Much has been written about how the social media has been instrumental in causing humanity to be obsessed with capturing events and moments in pictures and letting the whole world know what is going on in one’s life. It is almost laughable that anyone would be vaguely interested in what one is eating, where one is going, and what one is wearing, and yet, this lie is being believed and many are taking this, hook, line and sinker.
This obsession really does interrupt life as it should be lived and celebrated. Before one can fully enjoy the moment like a meal or a gathering, the ubiquitous phone is reached for and poses are struck, or some direction is given on how much light is needed to be cast on the plate, and how the shot should be perfectly framed. Whenever I am in such company, I keep silent and politely observe what is going on, and try to imagine the satisfaction that can come out of such an exercise. I have come to certain conclusions that it does stem from something in our DNA that makes us not want to forget or lose the sense of happiness or contentment that is before us, and the most charitable part of me becomes softened to say that at some level, we do hesitate to be fully immersed in almost anything in life, be they moments of joy and happiness, or sadness and sorrow.
In the event of the Transfiguration on Mount Tabor, we see a glimpse of this in Peter’s reaction to what was unfolding before him. We are told he wanted to pitch tents right there and then to, as it were, freeze or contain the moment in some way, rather than let the moment form and teach him. Peter’s reluctance to not master over the moment reveals that reluctance or inability in us to fully live out these poignant moments of our lives. Joyful moments are not fully immersed into and cause us to want to re-create them later in our older years when we may have had them before but were too busy trying to make the moment last. In a strange but similar way, aren’t many of us in a hurry to rush past the pains and sorrows of our lives, where we don’t take time enough to mourn the passings of our loved ones but are more interested to get back to ‘normal’ life? We only know this when later on in life, we realise that the vacuum or ache that throbs in our hearts are for mournings and deep weepings that we were too keen to have them forgotten with premature immediacy.
Scripturally, we see this difference in two groups of people who encounter Jesus in their daily living, in moments where God’s presence is breaking into this world in the actions of Jesus. Often, we are told by the evangelists that the crowds would be ‘amazed’ at what Jesus either had done or had said to them. This is contrasted with the way another group– which ‘pondered’. Fr Rolheiser makes this contrast clear in his book ‘Sacred Fire’ in what must be a great insight into the spiritual life, and in so doing, guides the reader who is sincere in wanting to make greater inroads into spiritual maturity.
Amazement is not a quality that shows a depth of spirit. One is amazed at a magician and his legerdemain skills. One can be amazed with another’s eloquence and sharp wit. One can easily be amazed at what tantalizes the tastebuds and be dazzled by the kaleidoscope of colours emitted from a Lazare-cut diamond. Amazement doesn’t necessarily cause us to enter into the morality of what is before us, because it works at the surface level. Amazement takes on the energy of the group that is around us, perhaps even where there is an energy of spontaneous emotion and we hardly act on it, but just let the frenzy breeze right through us. Crowds hardly think, though there is the oxymoron ‘crowd mentality’ that causes groups to act out of a blind energy.
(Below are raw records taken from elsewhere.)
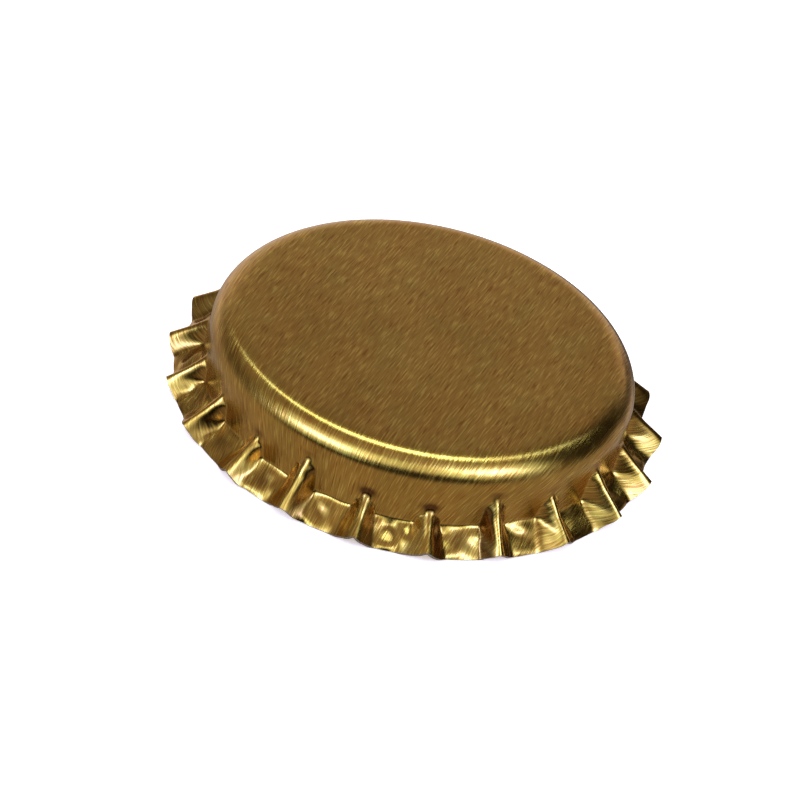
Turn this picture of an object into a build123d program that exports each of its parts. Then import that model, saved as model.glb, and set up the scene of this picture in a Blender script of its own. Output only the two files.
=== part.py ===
from build123d import *
import math
import os
import numpy as np

# Crown cap for a 26 mm bottle finish, as it leaves the press and before it is crimped.
# Frame: +Z is the cap's axis, up through the flat panel. The origin is on the axis, in the
# plane that the rim stands on. The mouth opens down. A flute's crest lies along +X.

# ---------------------------------------------------------------- driving sizes, mm
flute_count = 21
overall_height = 6.0      # standing plane to the top of the panel
wall_radius = 13.7        # outer radius of the plain wall
tip_reach = 2.35          # how far a flute's tip stands out beyond the wall
valley_reach = 1.65       # how far the rim between two flutes stands out beyond the wall
sheet = 0.235             # tinplate thickness
corner_radius = 1.9       # outer radius of the bend between panel and wall
plain_band = 0.57         # height of the plain wall between that bend and the flutes
crease_rise = 1.35        # height of the crease between wall and flare, above the rim
crease_bend = 0.22        # half height of the bend at that crease
valley_bow = 0.06         # how far the sheet between two flutes bulges, crease to rim
rib_bend = 0.45           # half height of the bend where a flute's crest meets the wall
tip_rise = 0.82           # how far the tips stand above the valleys' rim
rib_half_low = 0.46       # half width of a flute at the rim, as a share of half a pitch
rib_half_high = 0.38      # the same where the flute leaves the wall
crest_share = 0.36        # rounded part of the crest, as a share of that half width
foot_share = 0.18         # rounded part at the flute's foot, each way, in the same measure

liner_web = 0.3           # thickness of the liner's thin middle
liner_ring = 1.05         # thickness of its sealing ring
ring_gap = 1.065          # clearance from the wall's inside to the ring's crest
ring_width = 2.1          # width of the ring's crest
ring_edge = 0.35          # radius of the ring's two lower edges
ring_slope = 0.5          # how far the ring's inner side spreads as it meets the web

# ---------------------------------------------------------------- sizes that follow
half_pitch = math.pi / flute_count
flare_slope = valley_reach / crease_rise
flare_top = crease_rise + crease_bend
rim_slope = flare_slope - 6.75 * valley_bow / flare_top
rim_drop = sheet * rim_slope / math.hypot(1.0, rim_slope)
skin_height = overall_height - rim_drop   # panel height above the rim's outer edge
panel_radius = wall_radius - corner_radius
inner_radius = wall_radius - sheet
wall_top = skin_height - corner_radius
wall_foot = wall_top - plain_band
rib_rise = wall_foot - rib_bend           # where the line of a flute's crest meets the wall
rib_slope = tip_reach / (rib_rise - tip_rise)
ring_outer = inner_radius - ring_gap
ring_inner = ring_outer - ring_width


def ramp(x):
    """0 below -1 and x above 1, with a smooth bend in between."""
    mid = (x + 1.0) ** 3 * (3.0 - x) / 16.0
    return np.where(x <= -1.0, 0.0, np.where(x >= 1.0, x, mid))


def soft_abs(x, half):
    """The size of x, with its point at 0 rounded over the given half width."""
    s = x / half
    mid = half * (3.0 + 6.0 * s ** 2 - s ** 4) / 8.0
    return np.where(np.abs(x) >= half, np.abs(x), mid)


def rib(v):
    """Share of the way from valley to crest, with v 0 on the crest and 1 at the foot."""
    at = ramp((1.0 - soft_abs(v, crest_share)) / foot_share)
    top = ramp((1.0 - soft_abs(np.zeros(1), crest_share)) / foot_share)[0]
    return at / top


def rib_half_angle(z):
    """Half the angle that a flute takes at height z."""
    share = rib_half_low + (rib_half_high - rib_half_low) * z / rib_rise
    return share * half_pitch


def bulge(z):
    """The valley's bulge at height z: none at the crease and at the rim, most a third up."""
    t = np.maximum((flare_top - z) / flare_top, 0.0)
    return valley_bow * 6.75 * t ** 2 * (1.0 - t)


def skirt_radius(z, w):
    """Outer radius of the skirt at height z, w of the way from valley to crest."""
    valley = flare_slope * crease_bend * ramp((crease_rise - z) / crease_bend) + bulge(z)
    crest = rib_slope * rib_bend * ramp((rib_rise - z) / rib_bend)
    return wall_radius + (1.0 - w) * valley + w * crest


def on_rib(v, z):
    """Point of the outer skin on the flute that lies along +X."""
    r = skirt_radius(z, rib(v))
    a = v * rib_half_angle(z)
    return np.stack([r * np.cos(a), r * np.sin(a), z], axis=-1)


def in_valley(v, z):
    """Point of the outer skin in the valley after that flute, v from 0 to 1 across it."""
    r = skirt_radius(z, 0.0)
    side = (1.0 + foot_share) * rib_half_angle(z)
    a = side + v * 2.0 * (half_pitch - side)
    return np.stack([r * np.cos(a), r * np.sin(a), z], axis=-1)


def inner_skin(skin, v, z):
    """Point of the inner skin, one sheet thickness behind the outer one."""
    h = 1e-5
    across = skin(v + h, z) - skin(v - h, z)
    down = skin(v, z - h) - skin(v, z + h)
    n = np.cross(down, across)
    n /= np.linalg.norm(n, axis=-1, keepdims=True)
    return skin(v, z) - sheet * n


def bezier_net(samples):
    """Control net of the Bezier surface through a grid of samples at the two node sets."""
    net = np.array(samples)
    for axis in (0, 1):
        n = net.shape[axis] - 1
        t = nodes(n)
        base = np.array([[math.comb(n, j) * x ** j * (1 - x) ** (n - j) for j in range(n + 1)]
                         for x in t])
        net = np.moveaxis(np.tensordot(np.linalg.inv(base), net, axes=(1, axis)), 0, axis)
    return net


def nodes(n):
    """n + 1 values from 0 to 1, closer together towards both ends."""
    return np.array([0.5 - 0.5 * math.cos(math.pi * i / n) for i in range(n + 1)])


def patch(skin, v_ends, z_top, z_low):
    """Control net of the piece of a skin between two v values and two heights."""
    v = v_ends[0] + (v_ends[1] - v_ends[0]) * nodes(6)[:, None]
    top = np.broadcast_to(z_top(v), v.shape)
    low = np.broadcast_to(z_low(v), v.shape)
    z = top + (low - top) * nodes(9)[None, :]
    v = np.broadcast_to(v, z.shape)
    return bezier_net(skin(v, z))


def turned(net, flute):
    """A control net turned from the flute along +X to another flute."""
    a = 2.0 * half_pitch * flute
    turn = np.array([[math.cos(a), math.sin(a), 0.0],
                     [-math.sin(a), math.cos(a), 0.0],
                     [0.0, 0.0, 1.0]])
    return net @ turn


def bezier_face(net):
    return Face.make_bezier_surface([[Vector(*p) for p in row] for row in net.tolist()])


def inner_of(skin):
    return lambda v, z: inner_skin(skin, v, z)


def skirt_faces():
    """The fluted skirt: both skins and the sheared edge between them."""
    foot = 1.0 + foot_share
    rib_cuts = [(-foot, -crest_share), (-crest_share, crest_share), (crest_share, foot)]
    pieces = [(on_rib, cut, lambda v: tip_rise * rib(v)) for cut in rib_cuts]
    pieces.append((in_valley, (0.0, 1.0), lambda v: 0.0 * v))
    faces = []
    for skin, ends, rim in pieces:
        heights = (lambda v: wall_foot, lambda v: flare_top, rim)
        rims = []
        nets = []
        for side in (skin, inner_of(skin)):
            nets.append(patch(side, ends, heights[0], heights[1]))
            nets.append(patch(side, ends, heights[1], heights[2]))
            rims.append(nets[-1][:, -1, :])
        nets.append(np.stack(rims, axis=1))
        for flute in range(flute_count):
            faces += [bezier_face(turned(net, flute)) for net in nets]
    return faces


def plain_faces():
    """The plain wall, the bend and the flat panel: both skins, in sectors between the flutes."""
    half = rib_half_angle(wall_foot)
    foot = (1.0 + foot_share) * half
    crest = crest_share * half
    cuts = [-foot, -crest, crest, foot, 2.0 * half_pitch - foot]
    faces = []
    for shift in (0.0, sheet):
        wall_r = wall_radius - shift
        bend = ThreePointArc(
            (wall_r, 0.0, wall_top),
            (panel_radius + (corner_radius - shift) * math.sqrt(0.5), 0.0,
             wall_top + (corner_radius - shift) * math.sqrt(0.5)),
            (panel_radius, 0.0, skin_height - shift),
        )
        wall = Line((wall_r, 0.0, wall_foot), (wall_r, 0.0, wall_top))
        plane = Plane.XY.offset(skin_height - shift)
        rim_edges = []
        for flute in range(flute_count):
            for a0, a1 in zip(cuts, cuts[1:]):
                start = math.degrees(a0 + 2.0 * half_pitch * flute)
                size = math.degrees(a1 - a0)
                for profile in (wall, bend):
                    edge = profile.edge().rotate(Axis.Z, start)
                    faces.append(Face.revolve(edge, size, Axis.Z))
                arc = Edge.make_circle(panel_radius, plane, start, start + size)
                rim_edges.append(arc)
        faces.append(Face(Wire(rim_edges)))
    return faces


def make_shell():
    shell = Shell(skirt_faces() + plain_faces())
    solid = Solid(shell)
    return Pos(0, 0, rim_drop) * solid.clean()


def make_liner():
    """The liner: a disc that fills the shell's inner bend, with a ring that seals."""
    top = overall_height - sheet
    bend = corner_radius - sheet
    bend_z = top - bend
    ring_z = top - liner_ring
    web_z = top - liner_web
    meet = 50.0
    side_r = panel_radius + bend * math.sin(math.radians(meet))
    side_z = bend_z + bend * math.cos(math.radians(meet))
    with BuildSketch(Plane.XZ) as section:
        with BuildLine():
            Line((0, web_z), (0, top))
            Line((0, top), (panel_radius, top))
            ThreePointArc(
                (panel_radius, top),
                (panel_radius + bend * math.sin(math.radians(meet / 2)),
                 bend_z + bend * math.cos(math.radians(meet / 2))),
                (side_r, side_z),
            )
            Line((side_r, side_z), (ring_outer, ring_z))
            Line((ring_outer, ring_z), (ring_inner, ring_z))
            Line((ring_inner, ring_z), (ring_inner - ring_slope, web_z))
            Line((ring_inner - ring_slope, web_z), (0, web_z))
        make_face()
        low = [p for p in section.vertices() if abs(p.Z - ring_z) < 1e-6]
        fillet(low, ring_edge)
    return revolve(section.sketch, Axis.Z, 360)


os.makedirs("parts", exist_ok=True)
export_step(make_shell(), "parts/crown_shell.step")
export_step(make_liner(), "parts/liner.step")
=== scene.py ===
import math

import bpy
import numpy as np
from mathutils import Matrix, Vector


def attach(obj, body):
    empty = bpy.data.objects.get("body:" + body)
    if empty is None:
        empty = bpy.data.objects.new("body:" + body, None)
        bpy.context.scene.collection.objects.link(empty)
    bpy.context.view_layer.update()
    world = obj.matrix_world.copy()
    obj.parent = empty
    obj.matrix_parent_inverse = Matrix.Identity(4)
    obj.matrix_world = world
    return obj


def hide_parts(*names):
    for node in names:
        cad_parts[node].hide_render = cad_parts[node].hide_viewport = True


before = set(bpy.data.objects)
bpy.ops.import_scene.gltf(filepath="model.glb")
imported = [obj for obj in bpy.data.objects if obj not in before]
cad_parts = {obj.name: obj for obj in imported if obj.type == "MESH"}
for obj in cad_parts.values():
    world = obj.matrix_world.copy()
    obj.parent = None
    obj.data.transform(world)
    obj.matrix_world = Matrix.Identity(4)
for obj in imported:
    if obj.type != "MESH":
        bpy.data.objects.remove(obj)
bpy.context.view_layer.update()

MM = 0.001

# ------------------------------------------------------------------ the cap's sizes, mm
# The same formulas as the CAD shell's, with the unevenness of real pressed sheet.
FLUTES = 21
HEIGHT = 6.0
WALL_R = 13.7
TIP_REACH = 2.35
VALLEY_REACH = 1.65
SHEET = 0.235
CORNER_R = 1.9
CREASE_RISE = 1.35
CREASE_BEND = 0.22
VALLEY_BOW = 0.11        # how far the sheet between two flutes bulges
BOW_SCALE = 6.75         # makes the highest value of t * t * (1 - t) equal to 1
TIP_RISE = 0.82
PANEL_DOME = 0.10        # how far the panel stands up in its middle
LINER_RING = 1.05        # thickness of the liner's sealing ring
LINER_WEB = 0.3          # and of its middle

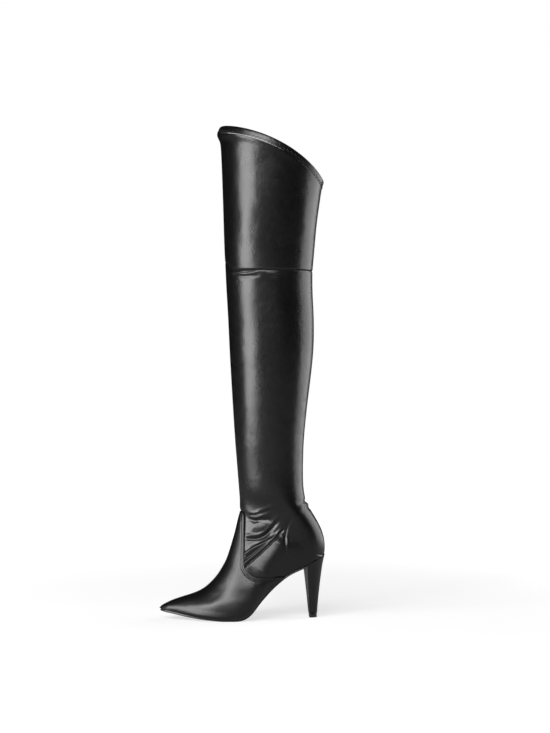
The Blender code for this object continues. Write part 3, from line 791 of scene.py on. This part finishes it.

The other group that doesn’t just get caught up in amazement but enters deeper into mystery is exemplified by Zechariah and Mary where no immediate answers are given, yet they are either cast into a necessary silence or voluntarily step into the mode of pondering. It deserves to be repeated over again that Mary’s position of standing under the cross of Jesus at his crucifixion is an image that is so pregnant with depth of pondering, where there are no screamings and rantings for answers, nor is there a need to run away and hope that it was only a nightmare and not real. A strong heart and a steely will to do the will of God was displayed by this seeming silent action of merely standing under the cross. It opens the heart to a virtue that is born of a patient waiting and allowing.
My encounters with many parishioners reveals that many of them are somewhat reluctant to willingly enter into a serious pondering of their lives. It takes a certain grace for one to want to go for a retreat where there are large opportunities to enter into a silent mode, so that one can meet the God of silence without distractions, to ponder deeper, and not just be entranced and distracted by what may amaze us momentarily. Just as Jesus revealed it to Peter after the resurrection that it is when he is older that he will have a belt put around him and take him to where he would rather not go, this is also an indication to those of us who seriously want to be disciples of Christ that it is to this silence that we need to enter willingly into if we are to reach any depth of spiritual maturity.
Otherwise, we may just end up merely taking spiritual snapshots and be contented to make biblical facebook postings of the life that we live. Indeed we may in fact be very reluctant to live each moment fully enough, and being present enough. Living like that may not give us much in terms of being able to live with stretched and expanded hearts.